17.3 If any term of the Contract (including any exclusion from, or limitation of, liability set out in Condition 10) is found by any court or body or authority of competent jurisdiction to be illegal, unlawful, void or unenforceable, such term will be deemed to be severed from the Contract and this will not affect the remainder of the Contract which will continue in full force and effect.
17.4 No variation to the Contract will be effective unless it is in writing and signed by a duly authorised representative on behalf of each of the parties.
17.5 Nothing in the Contract and no action taken by the parties in connection with it or them will create a partnership or joint venture between the parties or give either party authority to act as the agent of or in the name of or on behalf of the other party or to bind the other party or to hold itself out as being entitled to do so.
17.6 Each party agrees that it is an independent contractor and is entering into the Contract as principal and not as agent for or for the benefit of any other person.
17.7 The parties do not intend that any term of the Contract will be enforceable under the Contracts (Rights of Third Parties) Act 1999 by any person.
17.8 The Company’s rights and remedies set out in these Conditions are in addition to and not exclusive of any rights and remedies provided by law.
17.9 The Customer will not be entitled to assign, transfer, charge, hold on trust for any person or deal in any other manner with any of its rights under the Contract.
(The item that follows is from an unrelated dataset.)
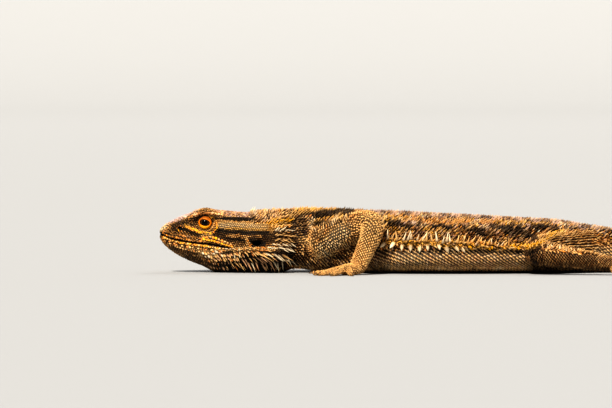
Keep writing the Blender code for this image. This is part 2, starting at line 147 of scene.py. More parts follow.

The Customer will not be entitled to sub-contract any of its obligations under the Contract.
18. GOVERNING LAW AND JURISDICTION
The Contract (and any non-contractual obligations arising out of or in connection with it) shall be governed by the law of England and Wales. Each party agrees that the courts of England and Wales have exclusive jurisdiction to determine any dispute arising out of or in connection with the Contract (including in relation to non-contractual obligations).